В этот раз отец явно ошибался. Нейтральность мины давалась с трудом. Я практиковалась в ней на борту вертолета, доставившего нас в горный курорт Симлу, бывшую летнюю столицу британской колониальной администрации в живописных предгорьях Гималаев. Но снова ощутила сомнения, когда вертолет опустился на футбольное поле и под объективами телевизионных камер нас приветствовала госпожа Индира Ганди собственной персоной.

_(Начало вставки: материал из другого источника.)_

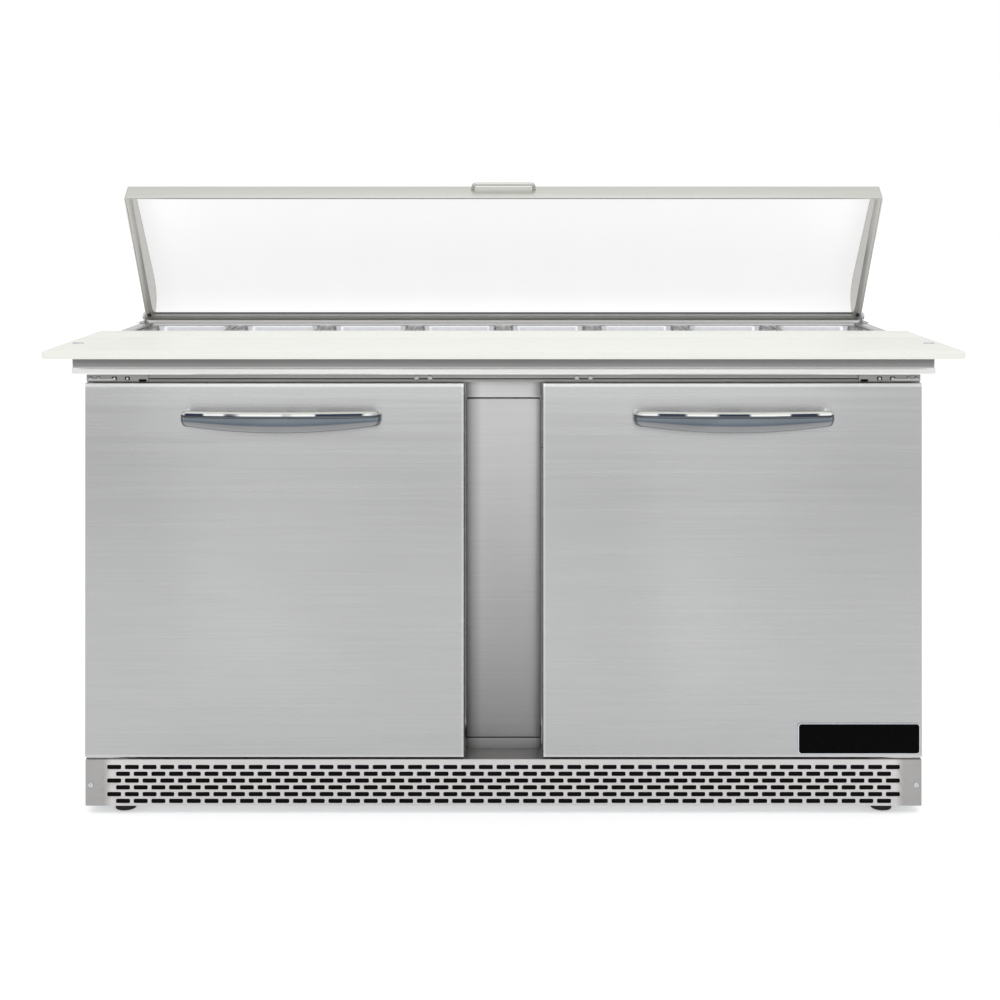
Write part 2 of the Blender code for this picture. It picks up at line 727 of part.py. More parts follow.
def door_handle(name, side):
    """Arched strap pull, drawn in plan and as tall as the strap."""
    inner_half = HANDLE_HALF - HANDLE_FOOT
    steps = 10
    outer = []
    inner = []
    for i in range(steps + 1):
        t = -1 + 2 * i / steps
        reach = HANDLE_REACH - HANDLE_BOW * t * t
        outer.append((HANDLE_HALF * t, -reach))
        inner.append((-inner_half * t, -reach + HANDLE_STRAP))
    points = [(-HANDLE_HALF, 0.0), *outer, (HANDLE_HALF, 0.0), (inner_half, 0.0), *inner, (-inner_half, 0.0)]
    place = (HANDLE_X[side], DOOR_FRONT - GAP, HANDLE_Z)
    handle = outline(f"{name}_handle", points, HANDLE_TALL, place, finish="chrome")
    return soften(handle, HANDLE_EDGE)


def nameplate():
    """Blank plate on the right door."""
    width, thick, tall = PLATE_SIZE
    front = DOOR_FRONT - GAP - thick
    return box("nameplate", (PLATE_X - width / 2, front, PLATE_Z - tall / 2),
               (PLATE_X + width / 2, front + thick, PLATE_Z + tall / 2), "black_plastic")


def door_hinge(name, side, sizes):
    """Bracket from the face frame to the pivot, with its pin in the door."""
    inner, low, leg_top, pin_low, pin_high = sizes
    back = BODY_FRONT - GAP
    plate = box(name, *mirrored(side, (inner, HINGE_FRONT, low), (HINGE_OUTER, back, low + HINGE_PLATE)),
                "brushed_steel")
    leg = box(name + "_leg", *mirrored(side, (inner, back - HINGE_LEG, low + HINGE_PLATE / 2),
                                       (HINGE_OUTER, back, leg_top)))
    pin = cylinder(name + "_pin", (side * PIVOT_X, PIVOT_Y, (pin_low + pin_high) / 2), PIN_R,
                   pin_high - pin_low, "Z", sides=16)
    return join(plate, leg, pin)


# ---------------------------------------------------------------- grille and feet

def front_grille():
    """Folded cover over the lower front with rows of staggered slots."""
    half = BODY_HALF
    cover = box("front_grille", (-half, GRILLE_FRONT, GRILLE_LOW), (half, BODY_FRONT - GAP, GRILLE_HIGH),
                "brushed_steel")
    hollow = box("grille_hollow", (-half + SHEET, GRILLE_FRONT + SHEET, GRILLE_LOW - PAST),
                 (half - SHEET, BODY_FRONT + PAST, GRILLE_HIGH - SHEET))
    slots = []
    wide, tall = GRILLE_SLOT
    pitch_x, pitch_z = GRILLE_PITCH
    for row in range(GRILLE_ROWS):
        z = (GRILLE_LOW + GRILLE_HIGH) / 2 + (row - (GRILLE_ROWS - 1) / 2) * pitch_z
        shift = pitch_x / 4 * (-1) ** row
        for column in range(GRILLE_COLUMNS):
            x = (column - (GRILLE_COLUMNS - 1) / 2) * pitch_x + shift
            slots.append(((x - wide / 2, GRILLE_FRONT - PAST, z - tall / 2),
                          (x + wide / 2, GRILLE_FRONT + PAST, z + tall / 2)))
    return cut(cover, hollow, boxes("grille_slots", slots))


def foot(name, x, y):
    """Round pad on a threaded stud."""
    edge = 0.002
    shoulder = 0.012
    pad_top = 0.015
    profile = [(0.0, STUD_TOP), (STUD_R, STUD_TOP), (STUD_R, pad_top + edge / 2), (FOOT_R - edge, pad_top),
               (FOOT_R, shoulder), (FOOT_R, edge), (FOOT_R - edge, 0.0), (0.0, 0.0)]
    return turned(name, profile, (x, y, 0.0), "black_plastic")


def feet():
    names = ("foot_front_left", "foot_front_right", "foot_rear_left", "foot_rear_right")
    for name, (x, y) in zip(names, foot_places()):
        foot(name, x, y)


# ---------------------------------------------------------------- refrigeration and shelves

def compressor():
    """Hermetic can on a base plate with four rubber feet."""
    x, y = COMPRESSOR_AT
    plate_x, plate_y = 0.095, 0.070
    plate_low, plate_high = 0.033, 0.038
    pad_x, pad_y = 0.080, 0.055
    pad_r = 0.010
    pad_low = BODY_BOTTOM_Z + TOP_SHEET + GAP
    pad_high = plate_low + 0.002
    can = turned("compressor", COMPRESSOR_PROFILE, (x, y, 0.0), "black_paint")
    plate = box("compressor_plate", (x - plate_x, y - plate_y, plate_low), (x + plate_x, y + plate_y, plate_high))
    pads = [cylinder(f"compressor_pad_{i}", (x + pad_x * sx, y + pad_y * sy, (pad_low + pad_high) / 2), pad_r,
                     pad_high - pad_low, "Z", sides=12)
            for i, (sx, sy) in enumerate([(-1, -1), (-1, 1), (1, -1), (1, 1)])]
    return join(can, plate, *pads)


def coil(name, corners, grooves):
    """Finned coil block with upright grooves in its front and back."""
    low, high = corners
    block = box(name, low, high, "coil_fins")
    pitch = (high[0] - low[0]) / grooves
    depth = 0.006
    margin = 0.010
    cuts = []
    for i in range(grooves):
        x = low[0] + (i + 0.5) * pitch
        for face in (low[1], high[1]):
            cuts.append(((x - pitch / 4, face - depth, low[2] + margin),
                         (x + pitch / 4, face + depth, high[2] - margin)))
    return cut(block, boxes(name + "_grooves", cuts))


def fan_motor(name, hub, radius, bracket_low, bracket_high):
    """Motor behind the blade on a plate, with its shaft towards the front."""
    x, y, z = hub
    shaft_long = 0.030
    can = cylinder(name, (x, y + MOTOR_BEHIND, z), radius, MOTOR_LONG, "Y", "black_paint")
    shaft = cylinder(name + "_shaft", (x, y + 0.4 * shaft_long, z), SHAFT_R, shaft_long, "Y", sides=12)
    plate = box(name + "_plate", bracket_low, bracket_high)
    return join(can, shaft, plate)


def fan_blade(name, hub, radius):
    """Hub with pitched flat blades, spinning about Y."""
    root = 0.012
    chord = 0.55 * radius
    bore = SHAFT_R + STUD_CLEARANCE
    pitch = math.radians(BLADE_PITCH_DEG)
    body = cylinder(name, hub, HUB_R, HUB_LONG, "Y", "black_plastic", sides=16)
    spin = pivot(name + "_pivot", hub)
    for i in range(FAN_BLADES):
        bm = bmesh.new()
        bmesh.ops.create_cube(bm, size=1.0)
        bmesh.ops.scale(bm, vec=(radius - root, BLADE_SHEET, chord), verts=bm.verts)
        bmesh.ops.transform(bm, matrix=Matrix.Rotation(pitch, 4, "X"), verts=bm.verts)
        bmesh.ops.translate(bm, vec=((radius + root) / 2, 0, 0), verts=bm.verts)
        bmesh.ops.transform(bm, matrix=Matrix.Rotation(math.tau * i / FAN_BLADES, 4, "Y"), verts=bm.verts)
        join(body, mesh_object(f"{name}_{i}", bm, hub, None))
    cut(body, cylinder(name + "_bore", hub, bore, HUB_LONG + PAST, "Y", sides=12))
    ride_on(spin, body)


def shelf(name, side):
    """Rod shelf: long rods between two end bars and a middle bar."""
    inner, outer = SHELF_EDGES
    front, back = SHELF_DEPTHS
    low = SHELF_LOW
    grid = box(name, *mirrored(side, (inner, front, low), (outer, back, low + SHELF_ROD)), "coated_wire")
    pitch = (outer - inner - SHELF_ROD) / SHELF_GAPS
    middle = (front + back) / 2
    gaps = []
    for i in range(SHELF_GAPS):
        x = inner + SHELF_ROD + i * pitch
        for y_low, y_high in ((front + SHELF_ROD, middle), (middle + SHELF_ROD, back - SHELF_ROD)):
            gaps.append(mirrored(side, (x, y_low, low - PAST), (x + pitch - SHELF_ROD, y_high, low + PAST)))
    return cut(grid, boxes(name + "_gaps", gaps))


def thermostat_knob():
    """Dial on the left wall with a pointer ridge."""
    x, y, z = KNOB_AT
    face = x + KNOB_THICK
    ridge_half = 0.003
    ridge_tall = 0.006
    ridge_down, ridge_up = 0.014, 0.016
    knob = cylinder("thermostat_knob", (x + KNOB_THICK / 2, y, z), KNOB_R, KNOB_THICK, "X", "black_plastic")
    ridge = box("knob_ridge", (face - 0.001, y - ridge_half, z - ridge_down),
                (face + ridge_tall, y + ridge_half, z + ridge_up))
    join(knob, ridge)
    ride_on(pivot("thermostat_pivot", KNOB_AT), knob)


def machinery():
    """Compressor and condenser in the machine space, evaporator on the cold back wall."""
    compressor()
    coil("condenser_coil", CONDENSER_COIL, CONDENSER_GROOVES)
    x, y, z = CONDENSER_FAN
    post_half = 0.030
    post_low = BODY_BOTTOM_Z + TOP_SHEET + GAP
    post_back = y + MOTOR_BEHIND + MOTOR_LONG / 2
    fan_motor("condenser_fan_motor", CONDENSER_FAN, CONDENSER_MOTOR_R,
              (x - post_half, post_back - 0.008, post_low), (x + post_half, post_back - 0.004, z + 2 * post_half))
    fan_blade("condenser_fan_blade", CONDENSER_FAN, CONDENSER_FAN_R)
    coil("evaporator_coil", EVAPORATOR_COIL, EVAPORATOR_GROOVES)
    x, y, z = EVAPORATOR_FAN
    bracket_half = (0.090, 0.065)
    back = y + MOTOR_BEHIND + MOTOR_LONG / 2
    fan_motor("evaporator_fan_motor", EVAPORATOR_FAN, EVAPORATOR_MOTOR_R,
              (x - bracket_half[0], back - 0.002, z - bracket_half[1]),
              (x + bracket_half[0], back + 0.004, z + bracket_half[1]))
    fan_blade("evaporator_fan_blade", EVAPORATOR_FAN, EVAPORATOR_FAN_R)


def build():
    clear_scene()
    for name, side in (("left", -1), ("right", 1)):
        side_panel(f"{name}_side_panel", side)
        door(f"{name}_door", side)
        door_hinge(f"hinge_top_{name}", side, HINGE_TOP)
        door_hinge(f"hinge_bottom_{name}", side, HINGE_BOTTOM)
        lid_hinge(f"lid_hinge_{name}", side)
        shelf(f"shelf_{name}", side)
    rear_panel()
    base_pan()
    foam_insulation()
    interior_liner()
    front_frame()
    mullion_cover()
    worktop()
    pan_divider_rack()
    pans()
    cutting_board()
    lid()
    front_grille()
    feet()
    machinery()
    thermostat_knob()


build()
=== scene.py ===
"""Looks of the sandwich prep table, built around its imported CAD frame."""

import json
import math

import bmesh
import bpy
from mathutils import Matrix, Vector


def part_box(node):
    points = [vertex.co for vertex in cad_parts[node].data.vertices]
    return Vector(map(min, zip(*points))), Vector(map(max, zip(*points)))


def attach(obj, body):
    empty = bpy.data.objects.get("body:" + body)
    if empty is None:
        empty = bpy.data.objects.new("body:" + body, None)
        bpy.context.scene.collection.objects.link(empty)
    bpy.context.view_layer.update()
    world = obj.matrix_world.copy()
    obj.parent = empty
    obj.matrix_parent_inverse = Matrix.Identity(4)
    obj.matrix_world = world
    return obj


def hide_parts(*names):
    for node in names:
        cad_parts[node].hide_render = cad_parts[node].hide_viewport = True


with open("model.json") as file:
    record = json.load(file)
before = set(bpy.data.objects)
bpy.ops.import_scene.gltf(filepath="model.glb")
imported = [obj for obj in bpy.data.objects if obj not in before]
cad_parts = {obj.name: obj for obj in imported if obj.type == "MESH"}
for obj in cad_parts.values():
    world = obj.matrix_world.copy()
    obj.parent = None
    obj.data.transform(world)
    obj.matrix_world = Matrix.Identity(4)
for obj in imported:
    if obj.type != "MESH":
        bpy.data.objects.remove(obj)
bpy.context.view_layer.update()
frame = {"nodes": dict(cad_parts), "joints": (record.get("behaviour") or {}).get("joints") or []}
JOINTS = {joint["name"]: joint for joint in frame["joints"]}
SIDES = {"left": -1, "right": 1}
QUARTER = math.pi / 2
CORNER_STEPS = 5  # segments in a quarter turn of a rounded corner


# ---------------------------------------------------------------- node materials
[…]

Она оказалась неожиданно крохотной, меньше даже, чем на многочисленных фотоснимках, и очень элегантной в дождевике, накинутом поверх сари, под ненастным небом, покрытым тяжелыми тучами.

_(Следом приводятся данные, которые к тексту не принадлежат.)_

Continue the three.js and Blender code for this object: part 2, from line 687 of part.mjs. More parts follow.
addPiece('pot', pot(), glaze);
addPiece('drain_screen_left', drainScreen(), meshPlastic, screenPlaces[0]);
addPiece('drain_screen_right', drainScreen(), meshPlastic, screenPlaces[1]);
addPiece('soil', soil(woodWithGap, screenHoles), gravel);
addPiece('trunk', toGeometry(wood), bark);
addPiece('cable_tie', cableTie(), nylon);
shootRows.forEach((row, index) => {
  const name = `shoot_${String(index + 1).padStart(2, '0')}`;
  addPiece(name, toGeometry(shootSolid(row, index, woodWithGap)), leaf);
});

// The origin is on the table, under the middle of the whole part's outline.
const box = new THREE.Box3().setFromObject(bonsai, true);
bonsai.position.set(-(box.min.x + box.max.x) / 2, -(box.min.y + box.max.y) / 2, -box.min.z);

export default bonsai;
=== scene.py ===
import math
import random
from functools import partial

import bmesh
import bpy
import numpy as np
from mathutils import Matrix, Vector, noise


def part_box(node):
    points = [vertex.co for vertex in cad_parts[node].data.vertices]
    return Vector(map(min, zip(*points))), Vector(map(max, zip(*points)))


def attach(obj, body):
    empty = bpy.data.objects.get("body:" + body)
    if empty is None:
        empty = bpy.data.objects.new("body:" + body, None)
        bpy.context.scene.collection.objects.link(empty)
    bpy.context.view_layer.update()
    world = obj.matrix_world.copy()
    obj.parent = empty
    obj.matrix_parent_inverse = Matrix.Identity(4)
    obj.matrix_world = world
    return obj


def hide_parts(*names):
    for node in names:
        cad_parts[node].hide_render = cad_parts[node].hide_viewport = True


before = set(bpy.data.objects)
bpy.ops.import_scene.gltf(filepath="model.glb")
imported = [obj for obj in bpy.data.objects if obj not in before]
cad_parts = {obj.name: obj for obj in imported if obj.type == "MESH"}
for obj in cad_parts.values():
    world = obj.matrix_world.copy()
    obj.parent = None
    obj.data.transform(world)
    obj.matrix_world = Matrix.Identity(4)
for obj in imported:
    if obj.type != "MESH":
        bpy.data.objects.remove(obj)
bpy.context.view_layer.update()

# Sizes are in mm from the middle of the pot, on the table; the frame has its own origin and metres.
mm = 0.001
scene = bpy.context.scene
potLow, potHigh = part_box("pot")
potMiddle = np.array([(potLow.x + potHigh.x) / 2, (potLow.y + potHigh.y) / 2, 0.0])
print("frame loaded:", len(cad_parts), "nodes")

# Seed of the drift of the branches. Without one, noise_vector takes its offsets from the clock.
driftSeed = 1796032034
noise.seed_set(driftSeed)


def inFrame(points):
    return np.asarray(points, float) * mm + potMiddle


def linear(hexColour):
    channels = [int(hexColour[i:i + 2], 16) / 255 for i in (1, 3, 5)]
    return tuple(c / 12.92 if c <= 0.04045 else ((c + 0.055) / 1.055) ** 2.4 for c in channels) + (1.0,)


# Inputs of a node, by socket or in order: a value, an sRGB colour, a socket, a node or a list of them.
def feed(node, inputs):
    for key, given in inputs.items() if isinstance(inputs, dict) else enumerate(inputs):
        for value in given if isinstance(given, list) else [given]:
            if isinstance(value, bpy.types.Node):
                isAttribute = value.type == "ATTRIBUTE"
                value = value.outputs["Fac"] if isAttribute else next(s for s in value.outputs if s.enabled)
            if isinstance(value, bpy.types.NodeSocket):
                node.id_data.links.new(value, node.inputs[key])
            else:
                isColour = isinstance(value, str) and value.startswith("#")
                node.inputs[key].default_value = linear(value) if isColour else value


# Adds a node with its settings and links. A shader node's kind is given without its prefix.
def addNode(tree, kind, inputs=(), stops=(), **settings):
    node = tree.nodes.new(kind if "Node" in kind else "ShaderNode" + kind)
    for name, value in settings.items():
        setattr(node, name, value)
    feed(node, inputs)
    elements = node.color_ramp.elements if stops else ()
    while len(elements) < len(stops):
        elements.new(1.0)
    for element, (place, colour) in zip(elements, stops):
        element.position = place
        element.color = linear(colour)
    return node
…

— Ас-салям-о-алейкюм, — приветствовала я ее нашим мусульманским пожеланием мира.
— Намасте, — ответила госпожа Ганди традиционным индийским приветствием и улыбнулась. Я поспешно изобразила на физиономии импровизированный намек на полуулыбку, стараясь следовать указаниям отца.

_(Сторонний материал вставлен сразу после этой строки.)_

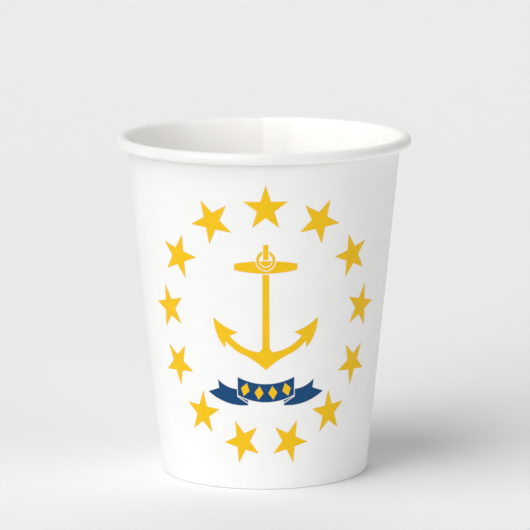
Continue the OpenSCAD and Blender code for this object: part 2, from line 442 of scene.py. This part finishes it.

Колебания эмоционального настроя отца и других членов пакистанской делегации в следующие пять дней напоминали мне взлеты и падения санок на кручах американских горок.
— Неплохо, совсем неплохо, — бодро сообщил мне один из делегатов во время перерыва в первый же день переговоров.
— Хуже некуда, — морщился другой тем же вечером.
На следующий день разрыв между оптимизмом и пессимизмом достиг еще большего размаха. Выступая с позиции силы, госпожа Ганди требовала комплексного подхода, решения всех вопросов разом, включая индийские притязания на спорный штат Кашмир. Пакистанская делегация добивалась пошагового разрешения противоречий, выделив вопросы возврата наших территорий, военнопленных и притязаний на Кашмир в отдельные пункты переговоров. Распродажа Пакистана под силовым давлением представлялась неприемлемой для народа Пакистана и вела прямиком к новой войне.